The event started quietly, a discussion of what song and the spoken word have meant to African-Americans, how hip-hop is “the CNN of the black community,” how Swing Low, Sweet Chariot was a subliminal hymn for Harriet Tubman.

Familiar accusations soon followed: Hip-hop is out of touch creatively and perpetuates violence and misogyny. Its persuasive power (think how many kids wear grilles) isn’t used in a positive way.

Slim Thug, a Houston rapper on a major label, defended his music as simply a representation of where he is from. Trae, another Houston rapper, described his music as the “voice of the streets,” and because of that it doesn’t make it on MTV.

Activist Quanell X said he got the idea for the discussion while watching an episode of Oprah on rap. Hip-hop delivers exactly what the distributors want, he said.

M-1, who considers himself a rapper with a social message, echoed the sentiment. Eighty percent of the music is bought by white kids, he said, and most of it is distributed and bankrolled by massive corporations. What you get, said M-1, is what the mostly middle-aged white men who run the corporations think will pad the bottom line.

Assata-Nicole Richards, a professor at the University of Pittsburgh, jumped in.

“The critical point,” she said, “is whether or not your story gets told because it fits a profile.”

She brought up the thug myth of 50 Cent and the rash of such frivolous dance singles as Walk It Out and the superhit Soulja Boy. The thug, the misogynistic man, the materialistic ingénue are all part of a scheme to keep the status quo, she said.

The rappers punched back. Slim Thug said if people want him to stop saying bad words, Hollywood shouldalso. Lil O said he was tired of portraying African-Americans as victims.

“The real problem,” he said, “is that music doesn’t raise a race of people.”

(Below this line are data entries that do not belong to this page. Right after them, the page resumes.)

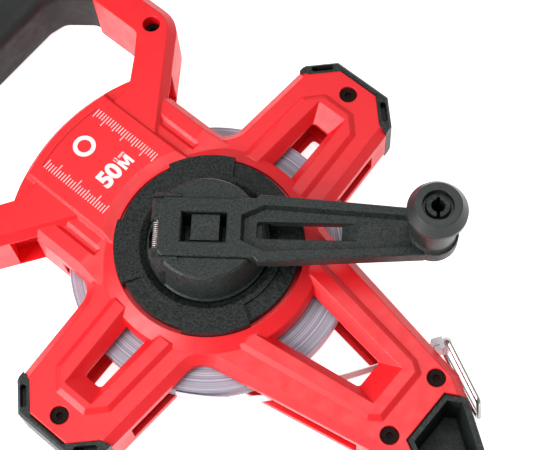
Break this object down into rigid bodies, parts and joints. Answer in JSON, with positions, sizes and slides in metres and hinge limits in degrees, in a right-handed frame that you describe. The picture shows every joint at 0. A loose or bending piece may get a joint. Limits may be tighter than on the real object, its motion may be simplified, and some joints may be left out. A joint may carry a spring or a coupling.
{
  "type": "open reel long tape",
  "caption": "Open reel long tape with an X-shaped two-shell frame, D-handle, geared drum of wound tape, folding crank with a turning knob and a wire ring on the tape's end.",
  "frame": {"origin": "on the drum's axis at the flat back of the hub, which the reel lies on", "axes": "+Z along the drum's axis towards the crank, +Y towards the carrying handle, +X to the right"},
  "size_m": [0.2976, 0.427, 0.1156],
  "materials": {
    "red_shell": "satin moulded ABS",
    "black_shell": "fine spark texture",
    "black_grip": "soft overmould",
    "gear_plastic": "acetal",
    "steel": "turned",
    "screw_steel": "black oxide",
    "bronze": "sintered",
    "tape": "fibreglass tape",
    "clear_plastic": "pale plastic",
    "chrome": "polished plate"
  },
  "bodies": {
    "frame": {"front_frame": "red_shell", "rear_frame": "red_shell", "grip": "black_grip", "bumper_right": "black_shell", "bumper_left": "black_shell", "foot_pocket": "black_shell", "gear_bezel": "black_shell", "ring_gear": "gear_plastic", "axle": "steel", "tape_lead": "tape", "tape_guides": "red_shell", "tape_clamp": "clear_plastic", "frame_screws": "screw_steel"},
    "drum_body": {"drum": "gear_plastic", "drum_bush": "bronze", "sun_gear": "gear_plastic", "tape_coil": "tape"},
    "crank_hub_body": {"crank_hub": "black_shell", "planet_pins": "steel", "hinge_pin": "steel", "crank_spring": "steel"},
    "planet_body_1": {"planet_gear_1": "gear_plastic"},
    "planet_body_2": {"planet_gear_2": "gear_plastic"},
    "planet_body_3": {"planet_gear_3": "gear_plastic"},
    "crank_arm_body": {"crank_arm": "black_shell"},
    "knob_body": {"knob": "black_shell"},
    "end_ring_body": {"end_ring": "chrome"}
  },
  "joints": [
    {"name": "drum_spin", "type": "hinge", "parent": "frame", "child": "drum_body", "pos_m": [0, 0, 0.022], "axis": [0, 0, 1], "continuous": true},
    {"name": "crank_spin", "type": "hinge", "parent": "frame", "child": "crank_hub_body", "pos_m": [0, 0, 0.045], "axis": [0, 0, 1], "continuous": true},
    {"name": "crank_fold", "type": "hinge", "parent": "crank_hub_body", "child": "crank_arm_body", "pos_m": [-0.01741, 0.02269, 0.0685], "axis": [-0.7934, -0.6088, 0], "range_deg": [0, 165]},
    {"name": "knob_spin", "type": "hinge", "parent": "crank_arm_body", "child": "knob_body", "pos_m": [0.08096, -0.10552, 0.096], "axis": [0, 0, 1], "continuous": true},
    {"name": "planet_1_spin", "type": "hinge", "parent": "crank_hub_body", "child": "planet_body_1", "pos_m": [0.0243, 0, 0.035], "axis": [0, 0, 1], "continuous": true},
    {"name": "planet_2_spin", "type": "hinge", "parent": "crank_hub_body", "child": "planet_body_2", "pos_m": [-0.01215, 0.02104, 0.035], "axis": [0, 0, 1], "continuous": true},
    {"name": "planet_3_spin", "type": "hinge", "parent": "crank_hub_body", "child": "planet_body_3", "pos_m": [-0.01215, -0.02104, 0.035], "axis": [0, 0, 1], "continuous": true},
    {"name": "ring_swing", "type": "hinge", "parent": "frame", "child": "end_ring_body", "pos_m": [0.04583, -0.1456, 0.022], "axis": [0, 0, 1], "range_deg": [0, 150]}
  ],
  "couplings": [
    {"joint": "crank_spin", "follows": "drum_spin", "ratio": 0.33333},
    {"joint": "planet_1_spin", "follows": "drum_spin", "ratio": -1.3333},
    {"joint": "planet_2_spin", "follows": "drum_spin", "ratio": -1.3333},
    {"joint": "planet_3_spin", "follows": "drum_spin", "ratio": -1.3333}
  ]
}
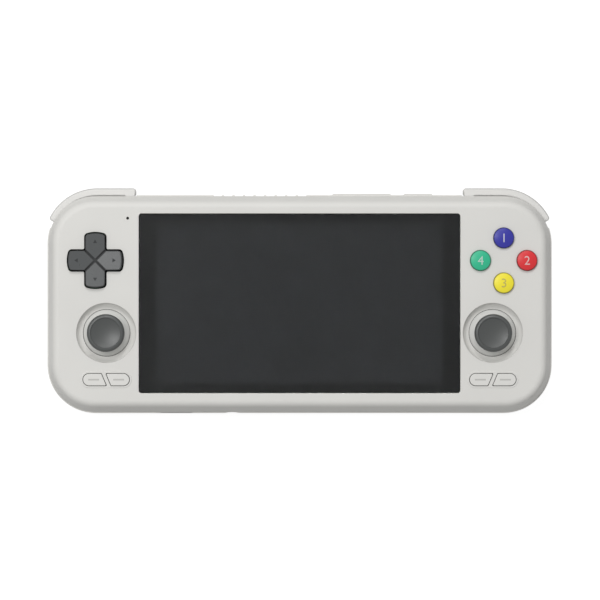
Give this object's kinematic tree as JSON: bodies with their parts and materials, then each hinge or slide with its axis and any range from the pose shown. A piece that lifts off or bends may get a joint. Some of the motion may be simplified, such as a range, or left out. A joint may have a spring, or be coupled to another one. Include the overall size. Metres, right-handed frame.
{
  "type": "handheld game console",
  "caption": "Handheld game console with a wide screen between a cross pad, thumbsticks and coloured face buttons; sticks, keys, bumpers, triggers and fan all move.",
  "frame": {"origin": "on the flat back face, under the centre of the case outline", "axes": "+X to the player's right, +Y to the bumpers and triggers, +Z out of the screen"},
  "size_m": [0.1852, 0.0825, 0.0196],
  "materials": {
    "shell_plastic": "fine satin texture",
    "rear_plastic": "fine satin texture",
    "shoulder_plastic": "smooth satin",
    "cover_glass": "polished, black border",
    "display": "dark panel in a metal tray",
    "pad_plastic": "satin dark grey",
    "blue_plastic": "polished",
    "green_plastic": "polished",
    "red_plastic": "polished",
    "yellow_plastic": "polished",
    "key_plastic": "satin",
    "skirt_plastic": "satin light grey",
    "stick_rubber": "matt moulded rubber",
    "silicone": "translucent grey silicone",
    "board": "green solder mask",
    "steel": "plain steel",
    "black_screw": "black oxide steel",
    "tin": "tinned steel sheet",
    "inner_plastic": "black moulded plastic",
    "brass_ball": "turned",
    "fin_metal": "bare fins",
    "cell_foil": "grey laminated foil"
  },
  "bodies": {
    "console": {"front_shell": "shell_plastic", "rear_cover": "rear_plastic", "screen_glass": "cover_glass", "display_panel": "display", "dpad_membrane": "silicone", "face_button_membrane": "silicone", "left_key_membrane": "silicone", "right_key_membrane": "silicone", "side_key_board": "board", "left_control_board": "board", "right_control_board": "board", "main_board": "board", "shield_can": "tin", "fan_housing": "inner_plastic", "heat_sink": "fin_metal", "battery": "cell_foil", "port_board": "board", "headphone_jack": "inner_plastic", "charging_port": "tin", "card_socket": "tin", "left_speaker": "inner_plastic", "right_speaker": "inner_plastic", "rear_screws": "black_screw", "board_screws": "steel", "left_stick_housing": "inner_plastic", "left_bumper_pin": "steel", "left_trigger_pin": "steel", "right_stick_housing": "inner_plastic", "right_bumper_pin": "steel", "right_trigger_pin": "steel"},
    "dpad_pivot": {"dpad_pivot_ball": "brass_ball"},
    "dpad": {"dpad": "pad_plastic"},
    "top_face_button": {"top_face_button": "blue_plastic"},
    "left_face_button": {"left_face_button": "green_plastic"},
    "right_face_button": {"right_face_button": "red_plastic"},
    "bottom_face_button": {"bottom_face_button": "yellow_plastic"},
    "home_button": {"home_button": "key_plastic"},
    "back_button": {"back_button": "key_plastic"},
    "select_button": {"select_button": "key_plastic"},
    "start_button": {"start_button": "key_plastic"},
    "volume_rocker": {"volume_rocker": "key_plastic"},
    "power_button": {"power_button": "key_plastic"},
    "fan_rotor": {"fan_rotor": "inner_plastic"},
    "left_stick_yoke": {"left_stick_yoke": "steel"},
    "left_stick_hub": {"left_stick_hub": "inner_plastic"},
    "left_stick": {"left_stick_shaft": "steel", "left_stick_skirt": "skirt_plastic", "left_stick_cap": "stick_rubber"},
    "left_bumper": {"left_bumper": "shoulder_plastic"},
    "left_trigger": {"left_trigger": "shoulder_plastic"},
    "right_stick_yoke": {"right_stick_yoke": "steel"},
    "right_stick_hub": {"right_stick_hub": "inner_plastic"},
    "right_stick": {"right_stick_shaft": "steel", "right_stick_skirt": "skirt_plastic", "right_stick_cap": "stick_rubber"},
    "right_bumper": {"right_bumper": "shoulder_plastic"},
    "right_trigger": {"right_trigger": "shoulder_plastic"}
  },
  "joints": [
    {"name": "dpad_rock_up_down", "type": "hinge", "parent": "console", "child": "dpad_pivot", "pos_m": [-0.07435, 0.0159, 0.0119], "axis": [1, 0, 0], "range_deg": [-5, 5], "stiffness_Nm_per_rad": 0.09},
    {"name": "dpad_rock_left_right", "type": "hinge", "parent": "dpad_pivot", "child": "dpad", "pos_m": [-0.07435, 0.0159, 0.0119], "axis": [0, 1, 0], "range_deg": [-5, 5], "stiffness_Nm_per_rad": 0.09},
    {"name": "top_face_button_press", "type": "slide", "parent": "console", "child": "top_face_button", "axis": [0, 0, -1], "range_m": [0, 0.0009], "stiffness_N_per_m": 1200},
    {"name": "left_face_button_press", "type": "slide", "parent": "console", "child": "left_face_button", "axis": [0, 0, -1], "range_m": [0, 0.0009], "stiffness_N_per_m": 1200},
    {"name": "right_face_button_press", "type": "slide", "parent": "console", "child": "right_face_button", "axis": [0, 0, -1], "range_m": [0, 0.0009], "stiffness_N_per_m": 1200},
    {"name": "bottom_face_button_press", "type": "slide", "parent": "console", "child": "bottom_face_button", "axis": [0, 0, -1], "range_m": [0, 0.0009], "stiffness_N_per_m": 1200},
    {"name": "home_button_press", "type": "slide", "parent": "console", "child": "home_button", "axis": [0, 0, -1], "range_m": [0, 0.0005], "stiffness_N_per_m": 1200},
    {"name": "back_button_press", "type": "slide", "parent": "console", "child": "back_button", "axis": [0, 0, -1], "range_m": [0, 0.0005], "stiffness_N_per_m": 1200},
    {"name": "select_button_press", "type": "slide", "parent": "console", "child": "select_button", "axis": [0, 0, -1], "range_m": [0, 0.0005], "stiffness_N_per_m": 1200},
    {"name": "start_button_press", "type": "slide", "parent": "console", "child": "start_button", "axis": [0, 0, -1], "range_m": [0, 0.0005], "stiffness_N_per_m": 1200},
    {"name": "left_stick_tilt_up_down", "type": "hinge", "parent": "console", "child": "left_stick_yoke", "pos_m": [-0.0704, -0.0105, 0.007], "axis": [1, 0, 0], "range_deg": [-15, 15], "stiffness_Nm_per_rad": 0.04},
    {"name": "left_stick_tilt_left_right", "type": "hinge", "parent": "left_stick_yoke", "child": "left_stick_hub", "pos_m": [-0.0704, -0.0105, 0.007], "axis": [0, 1, 0], "range_deg": [-15, 15], "stiffness_Nm_per_rad": 0.04},
    {"name": "left_stick_click", "type": "slide", "parent": "left_stick_hub", "child": "left_stick", "axis": [0, 0, -1], "range_m": [0, 0.0004], "stiffness_N_per_m": 2000},
    {"name": "left_bumper_press", "type": "hinge", "parent": "console", "child": "left_bumper", "pos_m": [-0.0622, 0.0366, 0.0067], "axis": [0, 0, 1], "range_deg": [0, 2], "stiffness_Nm_per_rad": 1.2},
    {"name": "left_trigger_pull", "type": "hinge", "parent": "console", "child": "left_trigger", "pos_m": [-0.074, 0.0363, 0.0065], "axis": [-1, 0, 0], "range_deg": [0, 8], "stiffness_Nm_per_rad": 0.1},
    {"name": "right_stick_tilt_up_down", "type": "hinge", "parent": "console", "child": "right_stick_yoke", "pos_m": [0.0704, -0.0105, 0.007], "axis": [1, 0, 0], "range_deg": [-15, 15], "stiffness_Nm_per_rad": 0.04},
    {"name": "right_stick_tilt_left_right", "type": "hinge", "parent": "right_stick_yoke", "child": "right_stick_hub", "pos_m": [0.0704, -0.0105, 0.007], "axis": [0, 1, 0], "range_deg": [-15, 15], "stiffness_Nm_per_rad": 0.04},
    {"name": "right_stick_click", "type": "slide", "parent": "right_stick_hub", "child": "right_stick", "axis": [0, 0, -1], "range_m": [0, 0.0004], "stiffness_N_per_m": 2000},
    {"name": "right_bumper_press", "type": "hinge", "parent": "console", "child": "right_bumper", "pos_m": [0.0622, 0.0366, 0.0067], "axis": [0, 0, -1], "range_deg": [0, 2], "stiffness_Nm_per_rad": 1.2},
    {"name": "right_trigger_pull", "type": "hinge", "parent": "console", "child": "right_trigger", "pos_m": [0.074, 0.0363, 0.0065], "axis": [-1, 0, 0], "range_deg": [0, 8], "stiffness_Nm_per_rad": 0.1},
    {"name": "volume_rock", "type": "hinge", "parent": "console", "child": "volume_rocker", "pos_m": [0.0228, 0.0361, 0.006], "axis": [0, 0, 1], "range_deg": [-2.2, 2.2], "stiffness_Nm_per_rad": 0.3},
    {"name": "power_press", "type": "slide", "parent": "console", "child": "power_button", "axis": [0, -1, 0], "range_m": [0, 0.0004], "stiffness_N_per_m": 1200},
    {"name": "fan_spin", "type": "hinge", "parent": "console", "child": "fan_rotor", "pos_m": [-0.0146, 0.012, 0.004], "axis": [0, 0, 1], "continuous": true}
  ]
}
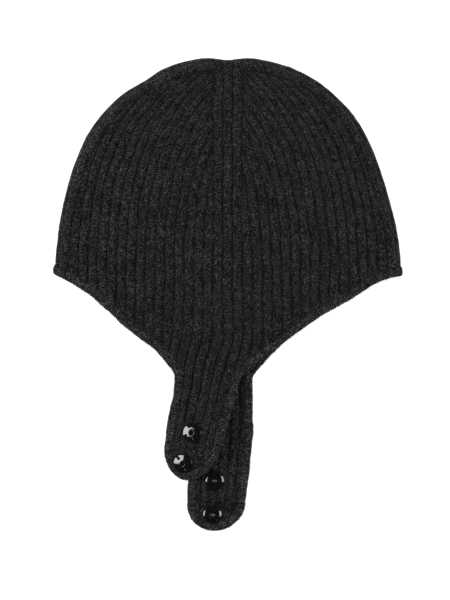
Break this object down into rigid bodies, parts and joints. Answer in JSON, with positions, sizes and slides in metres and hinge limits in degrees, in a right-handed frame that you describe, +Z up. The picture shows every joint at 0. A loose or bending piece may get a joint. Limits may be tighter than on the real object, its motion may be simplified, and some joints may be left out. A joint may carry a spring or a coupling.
{
  "type": "knitted aviator hat",
  "caption": "Rib-knitted wool aviator hat lying flat on its side: open crown, ear flaps running on into chin straps, a knitted edging round the rim, and sew-on press studs.",
  "frame": {"origin": "middle of the hat's bounding box, on the surface that it lies on", "axes": "+Y towards the top of the crown, +X to the right as seen from above, +Z up from the surface"},
  "size_m": [0.233, 0.3132, 0.0281],
  "materials": {
    "wool": "charcoal melange rib knit, matt and slightly fuzzy",
    "edging_wool": "charcoal melange fine knit, matt",
    "stud_lacquer": "glossy black lacquer on pressed brass",
    "sewing_thread": "black spun sewing thread with a slight lustre"
  },
  "bodies": {
    "root": {"knitted_cap": "wool", "edging": "edging_wool", "socket_high": "stud_lacquer", "socket_low": "stud_lacquer", "ball_stud_high": "stud_lacquer", "ball_stud_low": "stud_lacquer"}
  },
  "joints": []
}
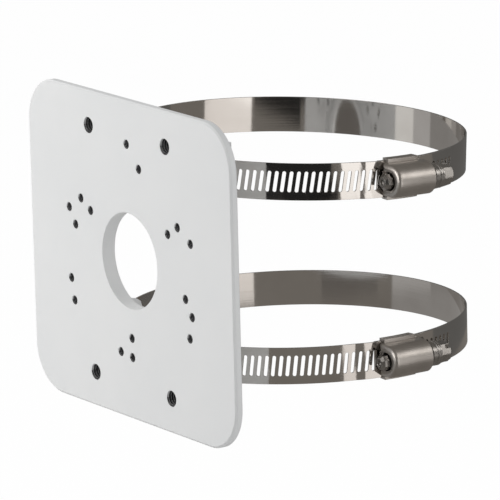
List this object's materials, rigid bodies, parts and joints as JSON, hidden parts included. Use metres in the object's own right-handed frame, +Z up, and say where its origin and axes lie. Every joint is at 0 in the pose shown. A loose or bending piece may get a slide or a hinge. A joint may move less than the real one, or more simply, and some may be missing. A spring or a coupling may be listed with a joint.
{
  "type": "camera pole mount bracket",
  "caption": "Cast wall plate with a cable hole, tapped camera holes and V cradles behind it, held to a pole by worm-drive band clamps.",
  "frame": {"origin": "centre of the cable hole on the plate's front face", "axes": "+X to the right seen from the front, +Y from the plate's front face towards the pole, +Z up along the pole"},
  "size_m": [0.1654, 0.1621, 0.14],
  "materials": {
    "powder_coated_cast_aluminium": "fine white powder coat, slightly warm, low sheen",
    "stainless_band": "bright rolled stainless strip with fine grain along its length",
    "stainless_pressing": "satin pressed stainless sheet",
    "stainless_screw": "turned stainless, satin"
  },
  "bodies": {
    "bracket": {"mount_plate": "powder_coated_cast_aluminium"},
    "upper_clamp": {"upper_band": "stainless_band", "upper_saddle": "stainless_pressing", "upper_housing": "stainless_pressing"},
    "upper_screw": {"upper_worm_screw": "stainless_screw"},
    "lower_clamp": {"lower_band": "stainless_band", "lower_saddle": "stainless_pressing", "lower_housing": "stainless_pressing"},
    "lower_screw": {"lower_worm_screw": "stainless_screw"}
  },
  "joints": [
    {"name": "upper_clamp_turn", "type": "hinge", "parent": "bracket", "child": "upper_clamp", "pos_m": [0, 0.08644, 0.03736], "axis": [0.0089, 0.0427, 0.9991], "range_deg": [-45, 214]},
    {"name": "upper_screw_turn", "type": "hinge", "parent": "upper_clamp", "child": "upper_screw", "pos_m": [0.08113, 0.08786, 0.03658], "axis": [-0.0178, 0.9989, -0.0425], "continuous": true},
    {"name": "lower_clamp_turn", "type": "hinge", "parent": "bracket", "child": "lower_clamp", "pos_m": [0, 0.08559, -0.04251], "axis": [-0.0187, 0.0096, 0.9998], "range_deg": [-45, 214]},
    {"name": "lower_screw_turn", "type": "hinge", "parent": "lower_clamp", "child": "lower_screw", "pos_m": [0.08113, 0.08489, -0.04099], "axis": [0.0089, 0.9999, -0.0094], "continuous": true}
  ]
}
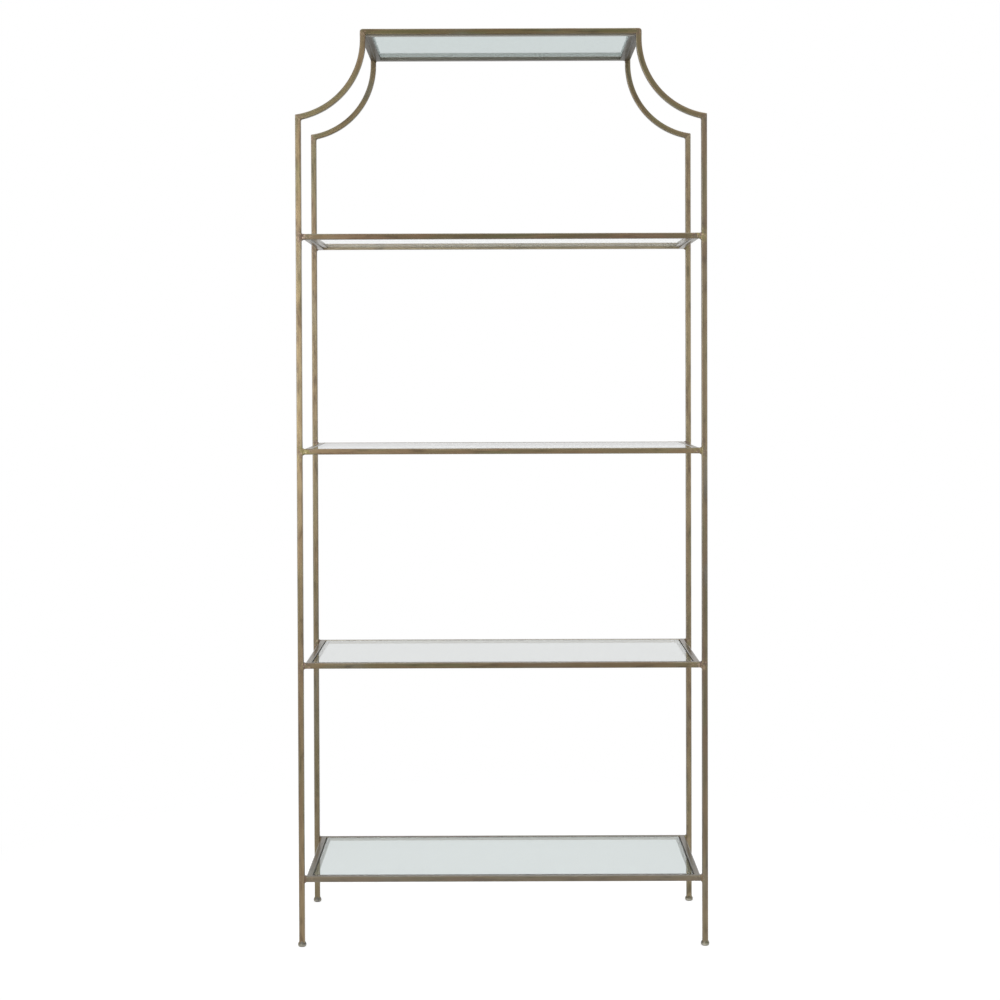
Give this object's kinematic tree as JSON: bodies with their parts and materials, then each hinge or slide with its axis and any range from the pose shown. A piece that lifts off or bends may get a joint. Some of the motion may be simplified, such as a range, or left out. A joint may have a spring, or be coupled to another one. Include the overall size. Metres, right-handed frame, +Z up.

Then professor Richards made perhaps the most significant point of the night: Hip-hop, for good or bad, has become intertwined with who African-Americans are, she said, and the only way African-Americans will overcome their challenges is by changing how they define themselves. “We need to define ourselves positively,” she said. And hip-hop, at least right now, isn’t doing that.